%%

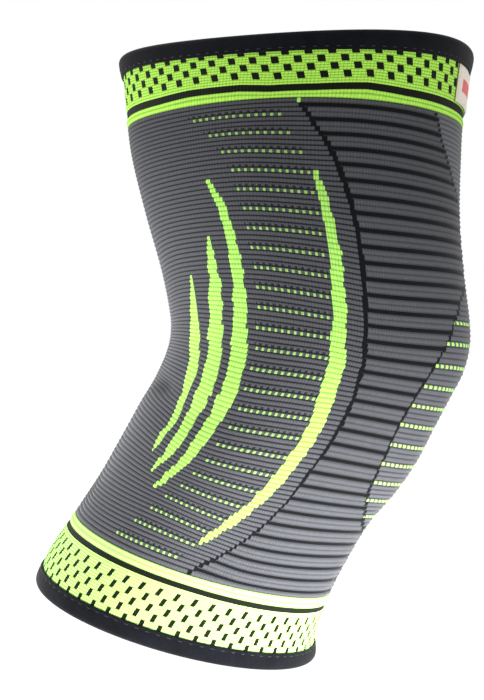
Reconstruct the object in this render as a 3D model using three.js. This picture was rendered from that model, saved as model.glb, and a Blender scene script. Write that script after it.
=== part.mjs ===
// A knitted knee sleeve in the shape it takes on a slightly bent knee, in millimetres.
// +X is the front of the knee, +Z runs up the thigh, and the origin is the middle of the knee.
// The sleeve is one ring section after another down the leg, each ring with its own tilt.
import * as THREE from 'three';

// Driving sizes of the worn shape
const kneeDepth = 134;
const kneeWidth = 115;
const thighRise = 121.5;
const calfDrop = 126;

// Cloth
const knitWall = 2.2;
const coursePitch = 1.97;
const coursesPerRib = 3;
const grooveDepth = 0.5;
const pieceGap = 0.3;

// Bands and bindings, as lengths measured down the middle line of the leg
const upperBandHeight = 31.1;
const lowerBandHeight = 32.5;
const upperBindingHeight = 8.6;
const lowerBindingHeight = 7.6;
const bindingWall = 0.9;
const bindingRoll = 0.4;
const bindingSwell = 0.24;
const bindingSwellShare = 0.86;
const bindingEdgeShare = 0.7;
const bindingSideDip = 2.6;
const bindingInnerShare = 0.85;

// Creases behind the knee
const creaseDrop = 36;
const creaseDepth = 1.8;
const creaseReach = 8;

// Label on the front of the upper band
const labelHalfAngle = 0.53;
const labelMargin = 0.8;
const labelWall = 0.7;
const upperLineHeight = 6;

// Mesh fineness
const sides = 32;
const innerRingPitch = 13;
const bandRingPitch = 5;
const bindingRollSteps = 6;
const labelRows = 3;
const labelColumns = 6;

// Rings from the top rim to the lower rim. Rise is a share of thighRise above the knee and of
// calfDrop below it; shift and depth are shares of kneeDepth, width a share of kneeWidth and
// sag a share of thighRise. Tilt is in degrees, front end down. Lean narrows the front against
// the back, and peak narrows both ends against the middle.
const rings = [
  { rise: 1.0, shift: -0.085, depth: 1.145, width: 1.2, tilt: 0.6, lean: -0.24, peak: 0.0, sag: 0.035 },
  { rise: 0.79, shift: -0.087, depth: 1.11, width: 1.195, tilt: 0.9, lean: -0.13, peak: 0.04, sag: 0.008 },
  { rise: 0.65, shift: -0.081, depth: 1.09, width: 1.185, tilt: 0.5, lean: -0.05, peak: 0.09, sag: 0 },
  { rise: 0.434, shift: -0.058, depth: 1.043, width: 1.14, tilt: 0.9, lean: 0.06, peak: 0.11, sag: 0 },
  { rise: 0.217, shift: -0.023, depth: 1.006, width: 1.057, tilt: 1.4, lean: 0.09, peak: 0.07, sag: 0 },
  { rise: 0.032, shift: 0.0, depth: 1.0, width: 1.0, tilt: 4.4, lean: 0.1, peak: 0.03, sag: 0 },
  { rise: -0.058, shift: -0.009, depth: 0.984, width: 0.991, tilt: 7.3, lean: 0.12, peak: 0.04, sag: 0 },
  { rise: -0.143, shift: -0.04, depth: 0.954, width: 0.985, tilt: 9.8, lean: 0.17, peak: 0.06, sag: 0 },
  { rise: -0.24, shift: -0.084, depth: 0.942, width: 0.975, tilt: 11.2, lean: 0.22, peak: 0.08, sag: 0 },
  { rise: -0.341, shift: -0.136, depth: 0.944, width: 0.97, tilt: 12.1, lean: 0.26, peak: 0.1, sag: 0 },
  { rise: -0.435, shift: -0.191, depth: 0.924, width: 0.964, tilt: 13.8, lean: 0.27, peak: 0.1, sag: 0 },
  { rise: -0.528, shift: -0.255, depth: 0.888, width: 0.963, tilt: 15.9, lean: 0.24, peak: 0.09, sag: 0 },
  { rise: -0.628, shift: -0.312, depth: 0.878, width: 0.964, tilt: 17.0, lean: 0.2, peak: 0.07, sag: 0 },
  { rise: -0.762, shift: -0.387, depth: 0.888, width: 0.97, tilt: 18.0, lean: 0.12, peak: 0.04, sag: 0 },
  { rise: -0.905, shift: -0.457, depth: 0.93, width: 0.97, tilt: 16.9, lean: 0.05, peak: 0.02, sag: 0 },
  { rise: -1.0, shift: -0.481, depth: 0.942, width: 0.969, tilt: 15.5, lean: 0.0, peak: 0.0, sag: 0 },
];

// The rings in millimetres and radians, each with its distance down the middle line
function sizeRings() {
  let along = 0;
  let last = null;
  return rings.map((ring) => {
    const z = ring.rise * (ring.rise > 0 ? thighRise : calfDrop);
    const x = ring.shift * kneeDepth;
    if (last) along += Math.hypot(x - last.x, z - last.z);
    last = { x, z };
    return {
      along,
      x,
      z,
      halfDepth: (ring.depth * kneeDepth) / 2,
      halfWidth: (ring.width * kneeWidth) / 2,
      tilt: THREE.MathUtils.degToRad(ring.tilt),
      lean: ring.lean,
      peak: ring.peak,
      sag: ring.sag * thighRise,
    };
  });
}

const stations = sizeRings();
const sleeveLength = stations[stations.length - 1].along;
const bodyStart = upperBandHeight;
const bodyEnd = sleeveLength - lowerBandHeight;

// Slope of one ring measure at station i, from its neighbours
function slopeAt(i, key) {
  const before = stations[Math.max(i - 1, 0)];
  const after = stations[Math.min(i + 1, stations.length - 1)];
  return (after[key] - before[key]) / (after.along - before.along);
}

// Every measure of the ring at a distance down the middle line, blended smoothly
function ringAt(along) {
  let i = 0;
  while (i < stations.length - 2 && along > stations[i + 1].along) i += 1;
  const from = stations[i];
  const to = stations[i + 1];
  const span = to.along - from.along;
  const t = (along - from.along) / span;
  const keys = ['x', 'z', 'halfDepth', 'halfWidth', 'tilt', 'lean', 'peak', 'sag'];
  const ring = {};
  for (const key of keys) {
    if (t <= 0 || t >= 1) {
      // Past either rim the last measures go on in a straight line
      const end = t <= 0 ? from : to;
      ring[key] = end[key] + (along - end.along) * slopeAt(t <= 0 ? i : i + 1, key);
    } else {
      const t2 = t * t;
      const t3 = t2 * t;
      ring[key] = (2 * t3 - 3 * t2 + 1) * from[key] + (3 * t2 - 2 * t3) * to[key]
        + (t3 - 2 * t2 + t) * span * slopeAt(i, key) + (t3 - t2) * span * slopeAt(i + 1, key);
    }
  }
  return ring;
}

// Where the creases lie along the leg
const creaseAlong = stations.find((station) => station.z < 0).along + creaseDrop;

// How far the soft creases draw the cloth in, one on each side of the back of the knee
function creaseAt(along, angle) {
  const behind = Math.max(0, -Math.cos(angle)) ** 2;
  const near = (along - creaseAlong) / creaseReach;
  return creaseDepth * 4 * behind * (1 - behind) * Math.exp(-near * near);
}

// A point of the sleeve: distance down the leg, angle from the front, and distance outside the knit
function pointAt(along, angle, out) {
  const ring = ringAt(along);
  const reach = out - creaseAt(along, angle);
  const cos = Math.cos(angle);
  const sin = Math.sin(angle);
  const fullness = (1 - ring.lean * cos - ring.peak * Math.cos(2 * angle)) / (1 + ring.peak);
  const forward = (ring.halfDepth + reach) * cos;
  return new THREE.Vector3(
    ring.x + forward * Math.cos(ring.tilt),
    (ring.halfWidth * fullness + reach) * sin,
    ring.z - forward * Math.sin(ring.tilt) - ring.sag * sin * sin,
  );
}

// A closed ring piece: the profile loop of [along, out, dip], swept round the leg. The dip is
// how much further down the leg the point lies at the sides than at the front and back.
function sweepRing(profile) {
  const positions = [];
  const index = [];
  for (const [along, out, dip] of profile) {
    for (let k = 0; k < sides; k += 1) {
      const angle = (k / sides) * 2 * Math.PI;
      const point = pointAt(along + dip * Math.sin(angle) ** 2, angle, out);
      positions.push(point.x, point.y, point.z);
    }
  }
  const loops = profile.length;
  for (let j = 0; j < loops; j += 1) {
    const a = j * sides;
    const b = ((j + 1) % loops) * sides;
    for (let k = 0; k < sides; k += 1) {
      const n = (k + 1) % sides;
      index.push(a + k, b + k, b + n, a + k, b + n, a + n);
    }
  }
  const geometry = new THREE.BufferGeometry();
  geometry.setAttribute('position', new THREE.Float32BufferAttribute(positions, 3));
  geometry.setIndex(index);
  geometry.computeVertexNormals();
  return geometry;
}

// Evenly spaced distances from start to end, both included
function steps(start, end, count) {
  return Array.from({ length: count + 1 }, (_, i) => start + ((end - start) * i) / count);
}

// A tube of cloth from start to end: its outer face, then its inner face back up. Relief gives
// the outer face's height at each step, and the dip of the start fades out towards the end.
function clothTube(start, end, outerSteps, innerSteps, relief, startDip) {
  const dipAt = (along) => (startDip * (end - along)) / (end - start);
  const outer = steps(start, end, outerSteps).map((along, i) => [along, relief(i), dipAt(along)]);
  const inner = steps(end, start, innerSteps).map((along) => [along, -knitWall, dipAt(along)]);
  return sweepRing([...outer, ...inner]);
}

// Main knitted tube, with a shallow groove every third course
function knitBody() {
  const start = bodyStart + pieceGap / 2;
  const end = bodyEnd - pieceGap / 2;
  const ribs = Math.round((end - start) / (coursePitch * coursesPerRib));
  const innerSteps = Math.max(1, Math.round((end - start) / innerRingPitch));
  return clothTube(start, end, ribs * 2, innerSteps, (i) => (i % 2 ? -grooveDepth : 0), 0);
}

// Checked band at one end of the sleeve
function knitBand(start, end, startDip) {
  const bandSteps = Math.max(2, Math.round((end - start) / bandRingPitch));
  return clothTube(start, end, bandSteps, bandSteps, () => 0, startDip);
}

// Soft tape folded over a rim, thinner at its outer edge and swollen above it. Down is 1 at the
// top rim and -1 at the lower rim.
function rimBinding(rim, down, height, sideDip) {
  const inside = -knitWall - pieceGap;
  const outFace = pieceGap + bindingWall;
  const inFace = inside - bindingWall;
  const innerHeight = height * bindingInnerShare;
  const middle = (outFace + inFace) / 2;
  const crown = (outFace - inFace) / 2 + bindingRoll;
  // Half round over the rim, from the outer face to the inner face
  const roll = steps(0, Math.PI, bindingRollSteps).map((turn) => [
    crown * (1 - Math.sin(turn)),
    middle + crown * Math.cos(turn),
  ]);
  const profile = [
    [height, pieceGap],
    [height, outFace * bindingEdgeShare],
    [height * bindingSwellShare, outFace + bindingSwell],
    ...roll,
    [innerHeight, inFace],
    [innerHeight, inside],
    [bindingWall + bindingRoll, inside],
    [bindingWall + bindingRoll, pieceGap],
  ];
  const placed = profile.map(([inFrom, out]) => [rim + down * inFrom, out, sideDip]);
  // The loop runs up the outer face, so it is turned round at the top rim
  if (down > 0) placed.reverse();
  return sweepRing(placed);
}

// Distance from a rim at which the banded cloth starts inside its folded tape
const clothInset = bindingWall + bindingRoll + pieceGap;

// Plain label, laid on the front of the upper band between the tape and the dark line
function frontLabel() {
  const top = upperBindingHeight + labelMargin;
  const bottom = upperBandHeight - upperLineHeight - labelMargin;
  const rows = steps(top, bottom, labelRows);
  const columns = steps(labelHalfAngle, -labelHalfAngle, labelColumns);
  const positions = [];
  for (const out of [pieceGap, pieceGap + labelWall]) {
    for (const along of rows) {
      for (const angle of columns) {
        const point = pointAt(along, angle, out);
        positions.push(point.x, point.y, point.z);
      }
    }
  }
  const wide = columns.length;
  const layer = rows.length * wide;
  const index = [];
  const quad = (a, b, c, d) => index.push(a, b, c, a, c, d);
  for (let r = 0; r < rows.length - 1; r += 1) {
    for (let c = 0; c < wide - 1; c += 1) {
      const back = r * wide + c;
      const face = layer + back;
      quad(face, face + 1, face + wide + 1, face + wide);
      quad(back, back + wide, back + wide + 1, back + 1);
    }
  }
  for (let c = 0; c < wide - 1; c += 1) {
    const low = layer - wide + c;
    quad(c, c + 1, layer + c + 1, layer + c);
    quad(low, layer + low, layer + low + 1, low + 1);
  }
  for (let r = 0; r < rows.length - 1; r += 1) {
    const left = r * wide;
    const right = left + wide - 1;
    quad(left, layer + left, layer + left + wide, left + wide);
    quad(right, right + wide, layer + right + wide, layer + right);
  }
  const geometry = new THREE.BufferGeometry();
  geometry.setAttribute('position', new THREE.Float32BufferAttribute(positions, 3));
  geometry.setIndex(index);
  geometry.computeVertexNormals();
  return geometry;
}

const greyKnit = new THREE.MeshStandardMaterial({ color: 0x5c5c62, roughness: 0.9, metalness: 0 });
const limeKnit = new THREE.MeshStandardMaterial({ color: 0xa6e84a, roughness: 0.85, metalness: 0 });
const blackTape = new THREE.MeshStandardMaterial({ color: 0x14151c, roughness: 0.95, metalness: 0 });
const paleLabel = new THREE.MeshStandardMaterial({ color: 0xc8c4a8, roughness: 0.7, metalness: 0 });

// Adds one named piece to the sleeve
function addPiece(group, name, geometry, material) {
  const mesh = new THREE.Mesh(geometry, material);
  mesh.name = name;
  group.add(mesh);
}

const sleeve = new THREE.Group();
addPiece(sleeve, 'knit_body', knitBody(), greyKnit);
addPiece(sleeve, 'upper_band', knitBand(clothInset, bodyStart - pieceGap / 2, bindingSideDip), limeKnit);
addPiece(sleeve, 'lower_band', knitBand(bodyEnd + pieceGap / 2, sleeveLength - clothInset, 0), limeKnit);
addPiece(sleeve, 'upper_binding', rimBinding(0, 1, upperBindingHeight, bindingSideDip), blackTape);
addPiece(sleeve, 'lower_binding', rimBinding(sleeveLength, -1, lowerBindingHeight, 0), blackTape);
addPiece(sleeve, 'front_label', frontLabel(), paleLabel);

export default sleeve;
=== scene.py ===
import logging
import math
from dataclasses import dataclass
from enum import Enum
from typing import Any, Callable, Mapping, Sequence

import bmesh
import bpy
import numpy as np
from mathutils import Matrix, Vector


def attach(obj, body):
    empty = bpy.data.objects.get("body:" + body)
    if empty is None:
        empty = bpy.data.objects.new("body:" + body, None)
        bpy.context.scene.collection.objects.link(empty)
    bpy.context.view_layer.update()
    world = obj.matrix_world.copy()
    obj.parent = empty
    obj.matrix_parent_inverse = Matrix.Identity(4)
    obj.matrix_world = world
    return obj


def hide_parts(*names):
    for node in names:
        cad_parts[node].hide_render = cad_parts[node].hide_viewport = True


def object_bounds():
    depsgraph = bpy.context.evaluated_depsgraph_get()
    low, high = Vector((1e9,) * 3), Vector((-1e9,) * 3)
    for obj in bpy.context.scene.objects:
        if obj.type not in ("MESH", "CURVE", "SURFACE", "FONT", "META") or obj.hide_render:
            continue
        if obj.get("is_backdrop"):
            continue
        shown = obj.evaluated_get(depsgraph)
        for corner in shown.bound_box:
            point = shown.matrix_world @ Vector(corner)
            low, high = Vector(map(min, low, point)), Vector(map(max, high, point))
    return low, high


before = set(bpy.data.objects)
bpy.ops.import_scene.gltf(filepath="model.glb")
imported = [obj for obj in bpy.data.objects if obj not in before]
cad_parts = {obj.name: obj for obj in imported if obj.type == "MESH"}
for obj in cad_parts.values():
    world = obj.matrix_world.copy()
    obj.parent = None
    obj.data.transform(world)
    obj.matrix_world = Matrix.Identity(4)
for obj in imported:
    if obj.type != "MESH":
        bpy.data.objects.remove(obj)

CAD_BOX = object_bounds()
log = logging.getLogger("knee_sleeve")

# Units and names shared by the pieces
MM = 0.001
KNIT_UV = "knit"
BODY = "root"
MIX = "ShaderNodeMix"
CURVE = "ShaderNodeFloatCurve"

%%

**Goal of the exercise**
Only the lines running from the line with "const sleeve = new THREE.Group();" through the line with "obj.matrix_parent_inverse = Matrix.Identity(4)" should be repeated, exactly and with both ends kept.

**Response below**
const sleeve = new THREE.Group();
addPiece(sleeve, 'knit_body', knitBody(), greyKnit);
addPiece(sleeve, 'upper_band', knitBand(clothInset, bodyStart - pieceGap / 2, bindingSideDip), limeKnit);
addPiece(sleeve, 'lower_band', knitBand(bodyEnd + pieceGap / 2, sleeveLength - clothInset, 0), limeKnit);
addPiece(sleeve, 'upper_binding', rimBinding(0, 1, upperBindingHeight, bindingSideDip), blackTape);
addPiece(sleeve, 'lower_binding', rimBinding(sleeveLength, -1, lowerBindingHeight, 0), blackTape);
addPiece(sleeve, 'front_label', frontLabel(), paleLabel);

export default sleeve;
=== scene.py ===
import logging
import math
from dataclasses import dataclass
from enum import Enum
from typing import Any, Callable, Mapping, Sequence

import bmesh
import bpy
import numpy as np
from mathutils import Matrix, Vector


def attach(obj, body):
    empty = bpy.data.objects.get("body:" + body)
    if empty is None:
        empty = bpy.data.objects.new("body:" + body, None)
        bpy.context.scene.collection.objects.link(empty)
    bpy.context.view_layer.update()
    world = obj.matrix_world.copy()
    obj.parent = empty
    obj.matrix_parent_inverse = Matrix.Identity(4)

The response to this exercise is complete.